Activist and writer Kübra Gümüsay is the author of Speaking and Being: how language binds us and frees us. She joins us for a livestreamed virtual conversation with Kavita Bhanot, co-editor of the groundbreaking anthology Violent Phenomena, a collection of essays on translation and colonialism, chaired by poet and translator Layla Benitez-James. Together, there brilliant thinkers and creators explore how hierarchies between languages shape our ability to speak and to create, as communities and individuals. What does linguistic equality look like and when are we really speaking freely?

Please note that all speakers at this panel appear remotely, with the conversation livestreamed at the Assembly Roxy.

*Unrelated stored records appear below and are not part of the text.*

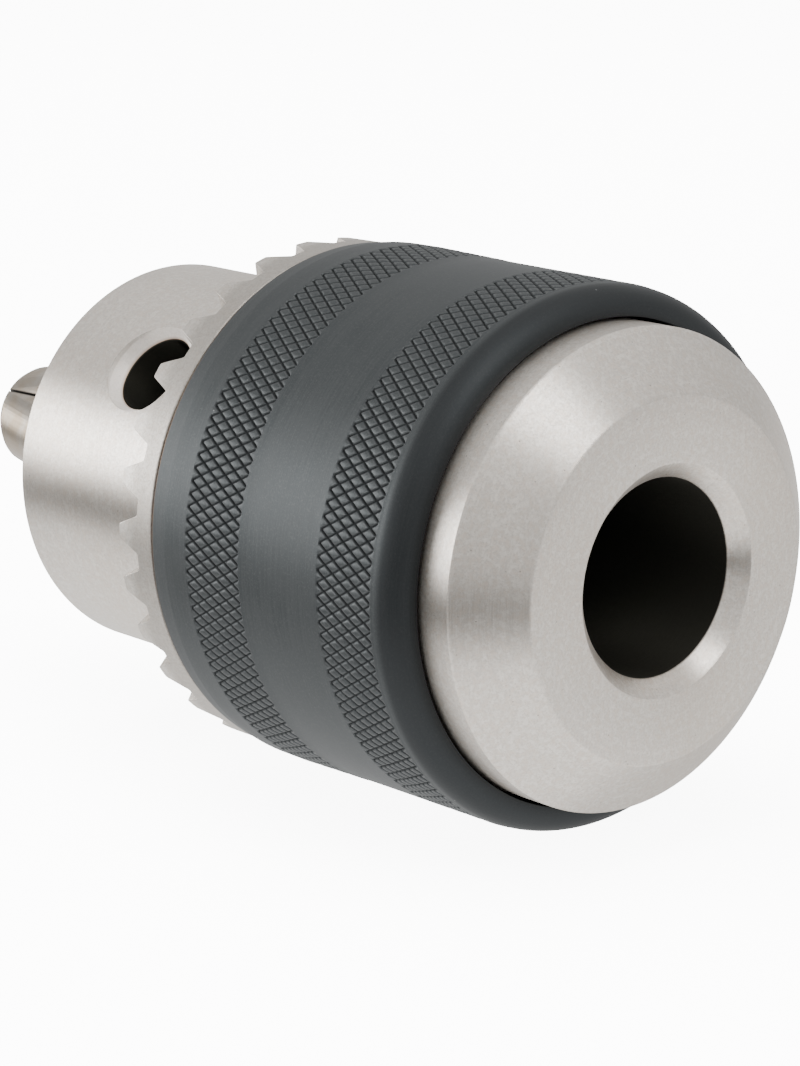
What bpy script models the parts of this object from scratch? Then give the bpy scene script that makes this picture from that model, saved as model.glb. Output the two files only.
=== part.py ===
"""Keyed drill chuck, 10 mm capacity, short taper mount.

Frame: metres, +Z up. The chuck axis lies along X. The origin is the centre of
the rear face, at the mouth of the taper socket; the jaws point along -X.
Stations along the axis are written s, in millimetres forward of the rear face
(x = -s), and clock angles run from +Y towards +Z.
"""

import math

import bmesh
import bpy
from mathutils import Matrix, Vector

MM = 0.001

# ---- driving dimensions, in millimetres and degrees ------------------------
SOCKET_MOUTH_R = 7.866        # short taper B16, 15.733 mm at the gauge plane
SOCKET_GAUGE_S = 1.38
SOCKET_DEPTH = 25.5
SOCKET_SLOPE = 0.02497        # radius lost per mm of depth
SOCKET_CHAMFER_R = 9.16

REAR_FLAT_R = 14.50
REAR_CONE_S = 4.03
BODY_R = 19.16
SHOULDER_S = 25.2             # thrust shoulder for the rear race
NECK_R = 16.95
NECK_END_S = 30.8
NOSE_REAR_S = 39.10
NOSE_FRONT_S = 61.27
NOSE_R = 16.88
SHANK_BORE_R = 6.20
SHANK_BORE_END_S = 29.5

KEY_HOLE_S = 48.80
KEY_HOLE_R = 4.40
KEY_HOLE_INNER_R = 3.60
KEY_HOLE_STEP = 1.3
KEY_HOLE_FLOOR_R = 8.60
KEY_HOLE_CLOCK = 138.0        # the others follow at 120 degree steps

JAW_ANGLE = 12.0              # slope of each jaw bore to the chuck axis
JAW_R = 4.10
JAW_BORE_R = 4.27
JAW_APEX_S = 84.40            # where the jaw axes meet the chuck axis
JAW_TIP_S = 82.80
JAW_REAR_S = 33.50            # jaw axis station of its rear end, jaws closed
JAW_BORE_END_S = 9.60
JAW_CLOCK = KEY_HOLE_CLOCK + 60.0
JAW_FACE_GAP = 0.08           # each gripping edge stops short of the axis
THREAD_PITCH = 2.0
THREAD_DEPTH = 0.75
THREAD_COUNT = 14

SLEEVE_REAR_S = 7.06
SLEEVE_LIP_R = 19.45
SLEEVE_BORE_R = 20.35
SLEEVE_R = 22.05
REAR_KNURL_R = 21.90
BEAD_R = 21.80
BAND_R = 21.86
SLEEVE_FRONT_S, SLEEVE_FRONT_R = 36.60, 21.70
REAR_KNURL = (9.62, 15.92)
FRONT_KNURL = (25.20, 31.80)
CHAMFER_S = 34.60

NUT_REAR_S, NUT_STEP_S, NUT_FRONT_S = 31.00, 34.00, 38.80
NUT_FLANGE_R, NUT_R = 20.10, 18.00
NUT_SPLIT_GAP = 0.15
NUT_CREST_CLEARANCE = 0.25

GEAR_TEETH = 30
GEAR_R = 21.60
GEAR_HEAD_S = 36.90
GEAR_SPIGOT_S, GEAR_SPIGOT_R = 34.30, 20.10
GEAR_BORE_R = 18.25
GEAR_WEB_S, GEAR_WEB_R = 39.10, 17.15
TOOTH_TIP_OUT, TOOTH_ROOT_OUT = 41.00, 38.70
TOOTH_TIP_IN, TOOTH_ROOT_IN = 42.20, 40.45

RACE_IN_R, RACE_OUT_R = 17.25, 20.10
REAR_RACE = (25.45, 27.05)
FRONT_RACE = (28.95, 30.75)
BALL_COUNT = 20
BALL_R = 1.00
BALL_CIRCLE_R = 18.70
BALL_S = 28.00
CAGE = (27.60, 28.40)
CAGE_IN_R, CAGE_OUT_R = 17.30, 20.05

SEG = 60


def point(s, r, clock):
    """Station, radius and clock angle in degrees to metres."""
    a = math.radians(clock)
    return Vector((-s * MM, r * math.cos(a) * MM, r * math.sin(a) * MM))


def jaw_radius(s):
    """Distance of a jaw's outermost line from the chuck axis at station s."""
    slope = math.radians(JAW_ANGLE)
    return (JAW_APEX_S - s) * math.tan(slope) + JAW_R / math.cos(slope)


# ---- start from an empty scene ---------------------------------------------
for old in list(bpy.data.objects):
    bpy.data.objects.remove(old, do_unlink=True)
collection = bpy.context.scene.collection


def material(name, colour, roughness, metallic):
    mat = bpy.data.materials.new(name)
    mat.use_nodes = True
    shader = mat.node_tree.nodes["Principled BSDF"]
    shader.inputs["Base Color"].default_value = (*colour, 1.0)
    shader.inputs["Roughness"].default_value = roughness
    shader.inputs["Metallic"].default_value = metallic
    mat.diffuse_color = (*colour, 1.0)
    return mat


BODY_STEEL = material("turned_steel", (0.62, 0.60, 0.57), 0.34, 1.0)
BLACKENED = material("blackened_steel", (0.065, 0.075, 0.08), 0.38, 1.0)
GEAR_STEEL = material("gear_steel", (0.56, 0.54, 0.51), 0.40, 1.0)
JAW_STEEL = material("ground_jaw_steel", (0.50, 0.46, 0.41), 0.25, 1.0)
NUT_STEEL = material("nut_steel", (0.35, 0.34, 0.33), 0.45, 1.0)
RACE_STEEL = material("race_steel", (0.60, 0.60, 0.60), 0.22, 1.0)
BALL_STEEL = material("ball_steel", (0.72, 0.72, 0.72), 0.10, 1.0)
CAGE_BRASS = material("cage_brass", (0.60, 0.44, 0.20), 0.35, 1.0)


def finish(bm, name, mat, at=(0, 0, 0), helper=False):
    bmesh.ops.recalc_face_normals(bm, faces=bm.faces)
    at = Vector(at)
    bmesh.ops.translate(bm, verts=bm.verts, vec=-at)
    mesh = bpy.data.meshes.new(name)
    bm.to_mesh(mesh)
    bm.free()
    obj = bpy.data.objects.new(name, mesh)
    obj.location = at
    collection.objects.link(obj)
    if helper:
        obj.hide_render = True
        obj.display_type = "WIRE"
    else:
        mesh.materials.append(mat)
        mesh.shade_smooth()
        mesh.set_sharp_from_angle(angle=math.radians(28))
    return obj


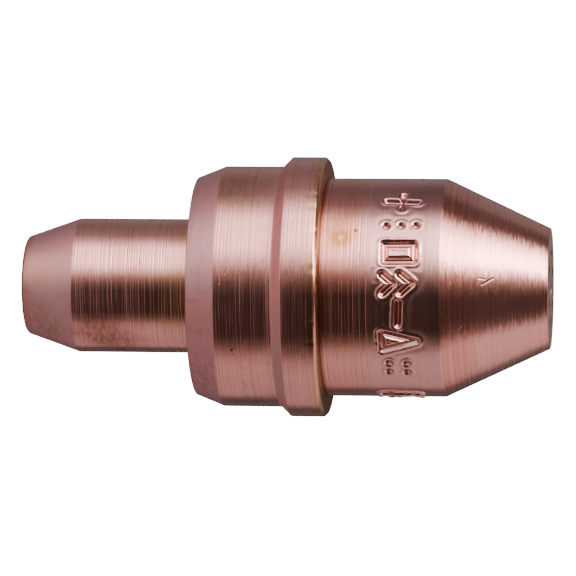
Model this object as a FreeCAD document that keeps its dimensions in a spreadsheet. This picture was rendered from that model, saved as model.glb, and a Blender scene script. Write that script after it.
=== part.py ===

This event is supported by the Goethe-Institut Glasgow

Kübra Gümüşay is a bestselling author, speaker and founder of award-winning organisations and campaigns. She is currently a Mercator Senior Fellow at CRASSH and LCFI, University of Cambridge, researching just futures and real utopias. She is the author of the bestselling book Speaking and Being and founder of several award winning campaigns and associations – most recently eeden, a feminist co-creation space in Hamburg and future_s, a feminist research and advocacy organisation for desirable futures. In 2018, Forbes Magazine selected her as one of “30 under 30” in Europe. As of 2022 Gümüşay is a Senior Mercator Fellow at the Centre for Research in Arts, Humanities and Social Sciences (CRASSH), Leverhulme Centre for the Future of Intelligence and a Visiting Fellow at Jesus College, University of Cambridge.

Kavita Bhanot is ECR Leverhulme Fellow at Leicester University. She wrote the landmark essay 'Decolonise not Diversify' in 2015 and has edited three short-story collections, including Too Asian, not Asian Enough and Book of Birmingham. She co-edited Violent Phenomena: 21 Essays on Translation (Tilted Axis) with Jeremy Tiang. Her translation of Anjali Kajal's Hindi short stories won a 2021 Pen Translates award and will be published by Comma Press (2023). She co-founded Literature Must Fall and is organising Jaag, a Punjabi Literature Festival which will take place in 2023. She is a reader and mentor with The Literary Consultancy and is a trustee for Comma Press and Wasafiri.

Layla Benitez-James is a 2022 NEA fellow in translation and the author of God Suspected My Heart Was a Geode but He Had to Make Sure, selected by Major Jackson for Cave Canem’s Toi Derricotte & Cornelius Eady Chapbook Prize and published by Jai-Alai Books. More writing can be found in Black Femme Collective, Poetry London, The London Magazine, Virginia Quarterly Review, Latino Book Review, Acentos Review, and Asymptote Journal, and poetry translations are forthcoming in Copper Nickel and Poetry London. Layla is a 2022-2023 National Book Critics Circle fellow and has written reviews for Poetry Foundation's Harriet Books.